J’ai répondu au journal truc Aydinlik sur les leçons de cette crise au niveau européen et international.
Voici la traduction:
Sinan Baykent (SB) – Nous assistons actuellement à une pandémie qui abat absolument tout sur son passage, fu moins tout qui attrait au monde « ancien ». Le Covid-19 a mis en relief les lacunes et les incapacités de certains États à agir effectivement sur les situations de crise. D’après vos propos récents, vous pensez que la France, si je comprends bien, par le biais de son gouvernement actuel, fait partie de ces États-là. Est-ce correct ?
Marion Maréchal - Bien au-delà de la France, cette pandémie met à l’épreuve le modèle commercial et économique mondial à l’œuvre depuis des décennies.
Nous constatons que la division du travail mondial consistant à vouloir spécialiser chaque pays dans des secteurs spécifiques, en abandonnant les autres, expose nos nations à de grandes fragilités en cas de crise. La France notamment, a réduit son indépendance technologique, sanitaire, médicamenteuse, alimentaire, préférant déléguer cette production à la Chine ou aux pays émergents. Nous voyons bien aujourd’hui qu’une économie de service, même à haute valeur ajoutée, ne permet pas d’absorber les chocs. La « start-up nation », slogan utilisé par Emmanuel Macron, a montré ses limites en cas de pénurie et nous rend dépendance de l’étranger sur des produits de base.
SB – La situation est plus ou même semblable partout, on dirait...
C’est vrai, nous ne sommes pas les seules victimes de ce modèle. De nombreux pays africains souffrent également de la concentration de leur culture sur certains aliments. Cela contribue à leurs difficultés à nourrir correctement les populations locales. Sans parler que c’est un drame pour la biodiversité.
Cette crise devrait provoquer une prise de conscience politique, en particulier en Europe, pour organiser la relocalisation de certaines productions stratégiques, la diversification de chaque économie et la promotion des circuits-courts.
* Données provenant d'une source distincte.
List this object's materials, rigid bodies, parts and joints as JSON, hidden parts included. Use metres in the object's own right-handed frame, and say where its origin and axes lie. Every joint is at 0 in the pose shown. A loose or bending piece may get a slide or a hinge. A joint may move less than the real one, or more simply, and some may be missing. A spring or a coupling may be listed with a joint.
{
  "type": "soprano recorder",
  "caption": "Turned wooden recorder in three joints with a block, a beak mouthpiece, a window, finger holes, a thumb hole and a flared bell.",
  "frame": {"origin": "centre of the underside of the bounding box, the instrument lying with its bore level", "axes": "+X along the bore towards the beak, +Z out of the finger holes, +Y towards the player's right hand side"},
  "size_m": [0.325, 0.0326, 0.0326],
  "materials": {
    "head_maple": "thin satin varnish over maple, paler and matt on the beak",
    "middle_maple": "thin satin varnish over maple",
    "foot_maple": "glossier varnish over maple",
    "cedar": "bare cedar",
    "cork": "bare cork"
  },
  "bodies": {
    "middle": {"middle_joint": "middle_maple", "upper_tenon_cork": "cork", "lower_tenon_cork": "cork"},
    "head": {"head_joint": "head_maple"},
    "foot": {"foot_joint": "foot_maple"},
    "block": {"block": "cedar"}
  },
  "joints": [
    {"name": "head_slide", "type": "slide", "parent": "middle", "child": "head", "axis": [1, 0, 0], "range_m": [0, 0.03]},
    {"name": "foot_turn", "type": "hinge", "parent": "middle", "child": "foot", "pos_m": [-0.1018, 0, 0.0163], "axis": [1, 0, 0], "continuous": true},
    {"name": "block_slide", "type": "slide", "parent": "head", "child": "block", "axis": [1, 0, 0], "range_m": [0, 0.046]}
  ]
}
La complémentarité des pays de monde devrait se réaliser dans le partage de l’excellence plutôt que dans une course effrénée aux délocalisations, alimentée par la recherche du moins-disant social.
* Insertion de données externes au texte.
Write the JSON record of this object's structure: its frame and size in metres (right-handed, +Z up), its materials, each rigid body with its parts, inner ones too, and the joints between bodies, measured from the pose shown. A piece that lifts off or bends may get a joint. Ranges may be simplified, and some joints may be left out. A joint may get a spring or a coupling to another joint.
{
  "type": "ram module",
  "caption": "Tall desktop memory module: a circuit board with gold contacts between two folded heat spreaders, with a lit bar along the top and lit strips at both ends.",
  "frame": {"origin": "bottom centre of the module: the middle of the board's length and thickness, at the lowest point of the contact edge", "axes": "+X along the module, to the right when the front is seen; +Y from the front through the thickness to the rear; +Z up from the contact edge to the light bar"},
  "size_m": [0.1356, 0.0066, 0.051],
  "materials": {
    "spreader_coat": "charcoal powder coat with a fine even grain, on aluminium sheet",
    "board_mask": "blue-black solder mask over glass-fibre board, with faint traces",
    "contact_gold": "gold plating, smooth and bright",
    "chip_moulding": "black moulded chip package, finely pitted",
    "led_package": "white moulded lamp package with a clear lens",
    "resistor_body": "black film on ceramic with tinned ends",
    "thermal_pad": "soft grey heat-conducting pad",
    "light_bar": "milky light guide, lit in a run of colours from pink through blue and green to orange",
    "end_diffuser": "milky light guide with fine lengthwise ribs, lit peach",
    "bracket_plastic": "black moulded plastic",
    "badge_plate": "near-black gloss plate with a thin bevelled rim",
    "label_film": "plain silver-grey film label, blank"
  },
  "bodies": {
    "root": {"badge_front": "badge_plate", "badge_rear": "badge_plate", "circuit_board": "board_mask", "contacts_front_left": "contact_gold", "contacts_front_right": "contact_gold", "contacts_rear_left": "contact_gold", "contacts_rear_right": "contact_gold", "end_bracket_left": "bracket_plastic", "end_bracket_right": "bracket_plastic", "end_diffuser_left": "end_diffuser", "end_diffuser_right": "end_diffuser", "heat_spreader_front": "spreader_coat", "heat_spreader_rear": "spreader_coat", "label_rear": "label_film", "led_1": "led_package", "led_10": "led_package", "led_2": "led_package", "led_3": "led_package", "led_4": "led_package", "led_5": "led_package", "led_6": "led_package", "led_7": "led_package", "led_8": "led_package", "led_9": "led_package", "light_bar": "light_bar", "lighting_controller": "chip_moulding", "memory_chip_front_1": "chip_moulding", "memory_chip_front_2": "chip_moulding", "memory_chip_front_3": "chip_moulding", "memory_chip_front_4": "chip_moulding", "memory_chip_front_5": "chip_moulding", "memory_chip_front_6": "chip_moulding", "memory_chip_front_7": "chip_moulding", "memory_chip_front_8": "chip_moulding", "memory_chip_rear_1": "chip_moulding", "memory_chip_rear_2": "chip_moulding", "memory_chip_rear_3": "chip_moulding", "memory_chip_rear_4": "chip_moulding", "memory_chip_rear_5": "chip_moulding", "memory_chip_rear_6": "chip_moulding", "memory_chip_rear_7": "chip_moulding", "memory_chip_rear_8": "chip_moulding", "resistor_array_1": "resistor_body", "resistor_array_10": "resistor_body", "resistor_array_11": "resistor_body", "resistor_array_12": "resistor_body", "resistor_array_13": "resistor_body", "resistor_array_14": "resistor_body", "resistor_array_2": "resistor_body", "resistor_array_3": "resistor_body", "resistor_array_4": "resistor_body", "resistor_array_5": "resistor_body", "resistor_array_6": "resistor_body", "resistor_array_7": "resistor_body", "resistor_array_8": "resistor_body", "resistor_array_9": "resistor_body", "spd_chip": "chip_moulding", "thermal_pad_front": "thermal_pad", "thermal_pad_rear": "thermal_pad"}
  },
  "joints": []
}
SB – Qui seront, selon vous, les grands perdants de cette crise sanitaire en France, lorsque tout sera fini ?
Marion Maréchal – Les grands perdants seront avant tout les artisans, les commerçants, les professions libérales, les indépendants. Ceux-là même, d’ailleurs, qui pour beaucoup ont endossé un Gilet Jaune en novembre 2018 et toute l’année qui a suivi. Cette mise à l’arrêt complète de l’économie va les frapper fortement et frapper fortement les très petites et moyennes entreprises. Il faut s’attendre à une augmentation conjoncturelle du chômage. L’enjeu dorénavant est de s’assurer que les aides nationales et européennes soient adaptées, ne se limitent pas à de simples garanties de prêts et aillent bien à l’économie réelle et pas seulement financière. Il faudra également que cette libération massive d’argent se fasse au bénéfice des investissements stratégiques d’avenir (santé, éducation, défense, agriculture, etc.) en ne se limitant pas à la seule question de l’hôpital.
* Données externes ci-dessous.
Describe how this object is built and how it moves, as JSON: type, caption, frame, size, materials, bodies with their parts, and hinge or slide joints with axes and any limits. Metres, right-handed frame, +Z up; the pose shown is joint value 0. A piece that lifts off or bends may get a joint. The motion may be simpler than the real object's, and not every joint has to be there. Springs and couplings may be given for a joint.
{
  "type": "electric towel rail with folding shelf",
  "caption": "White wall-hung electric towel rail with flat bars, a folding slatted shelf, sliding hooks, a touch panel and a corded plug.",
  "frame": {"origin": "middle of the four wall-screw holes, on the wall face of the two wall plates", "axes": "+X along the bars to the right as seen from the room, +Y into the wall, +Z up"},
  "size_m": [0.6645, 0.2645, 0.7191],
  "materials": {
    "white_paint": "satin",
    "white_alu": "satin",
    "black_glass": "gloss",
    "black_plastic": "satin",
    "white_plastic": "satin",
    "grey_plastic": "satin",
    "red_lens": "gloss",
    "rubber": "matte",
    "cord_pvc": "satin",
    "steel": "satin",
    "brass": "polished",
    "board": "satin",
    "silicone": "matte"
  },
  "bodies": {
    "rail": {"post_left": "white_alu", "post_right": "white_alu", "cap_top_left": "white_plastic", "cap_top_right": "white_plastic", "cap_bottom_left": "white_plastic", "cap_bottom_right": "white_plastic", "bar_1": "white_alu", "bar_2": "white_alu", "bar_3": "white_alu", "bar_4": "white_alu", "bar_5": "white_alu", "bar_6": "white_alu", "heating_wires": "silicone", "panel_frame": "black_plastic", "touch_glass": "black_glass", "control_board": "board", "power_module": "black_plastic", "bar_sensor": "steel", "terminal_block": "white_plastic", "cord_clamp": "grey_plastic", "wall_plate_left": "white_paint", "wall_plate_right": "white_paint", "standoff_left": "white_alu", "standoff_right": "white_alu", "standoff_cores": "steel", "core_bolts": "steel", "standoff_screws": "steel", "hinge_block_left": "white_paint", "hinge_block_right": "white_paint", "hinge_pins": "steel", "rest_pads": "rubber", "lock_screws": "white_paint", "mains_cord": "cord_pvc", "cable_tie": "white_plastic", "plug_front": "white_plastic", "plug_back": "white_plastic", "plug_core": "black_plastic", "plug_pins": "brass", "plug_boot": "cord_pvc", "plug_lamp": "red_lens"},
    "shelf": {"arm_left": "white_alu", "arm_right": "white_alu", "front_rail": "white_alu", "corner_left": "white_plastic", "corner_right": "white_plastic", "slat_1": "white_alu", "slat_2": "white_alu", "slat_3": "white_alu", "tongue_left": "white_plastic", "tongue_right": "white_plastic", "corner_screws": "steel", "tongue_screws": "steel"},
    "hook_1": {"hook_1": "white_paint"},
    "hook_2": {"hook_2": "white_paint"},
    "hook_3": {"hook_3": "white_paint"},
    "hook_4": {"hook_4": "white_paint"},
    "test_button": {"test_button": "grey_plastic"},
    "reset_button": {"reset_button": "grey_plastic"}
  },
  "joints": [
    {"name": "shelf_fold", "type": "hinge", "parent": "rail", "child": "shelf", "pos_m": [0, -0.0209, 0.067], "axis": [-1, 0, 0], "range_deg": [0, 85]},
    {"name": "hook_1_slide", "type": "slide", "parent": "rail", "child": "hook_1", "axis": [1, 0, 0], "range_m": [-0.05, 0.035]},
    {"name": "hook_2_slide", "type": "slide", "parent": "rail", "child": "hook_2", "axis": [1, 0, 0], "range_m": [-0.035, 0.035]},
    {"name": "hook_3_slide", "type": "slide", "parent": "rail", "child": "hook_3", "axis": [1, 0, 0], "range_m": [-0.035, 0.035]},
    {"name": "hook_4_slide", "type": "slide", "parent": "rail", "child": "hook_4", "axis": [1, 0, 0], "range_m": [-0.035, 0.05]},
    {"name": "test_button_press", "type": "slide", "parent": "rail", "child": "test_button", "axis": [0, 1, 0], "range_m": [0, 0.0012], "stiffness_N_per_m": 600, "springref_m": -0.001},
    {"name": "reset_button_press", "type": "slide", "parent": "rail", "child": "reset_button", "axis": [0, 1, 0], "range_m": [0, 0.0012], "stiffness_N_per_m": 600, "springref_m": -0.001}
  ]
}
SB – Les institutions de l’Union Européenne (UE) semble également être complètement dépassées par ce qui se passe. Des États comme l’Italie, l’Espagne ou encore la Serbie se sont ouvertement pleins de l’immobilisme européen durant cette crise. L’ensemble des peuples européens ne cachent plus leur mécontentement face au brouhaha que dégage Bruxelles. Selon vous, le Covid-19 va-t-il amener la fin du projet européen tel qu’on l’a connu ?
Marion Maréchal – Il est vrai que Bruxelles avec ses 10 000 fonctionnaires n’a pas été au rendez-vous ni pour coordonner les réponses, ni pour faciliter les solidarités, ni pour apporter une aide importante et rapide.
Mais l’Union européenne a organisé beaucoup d’interdépendances entre les Etats. Il est peu probable qu’elle s’effondre soudainement.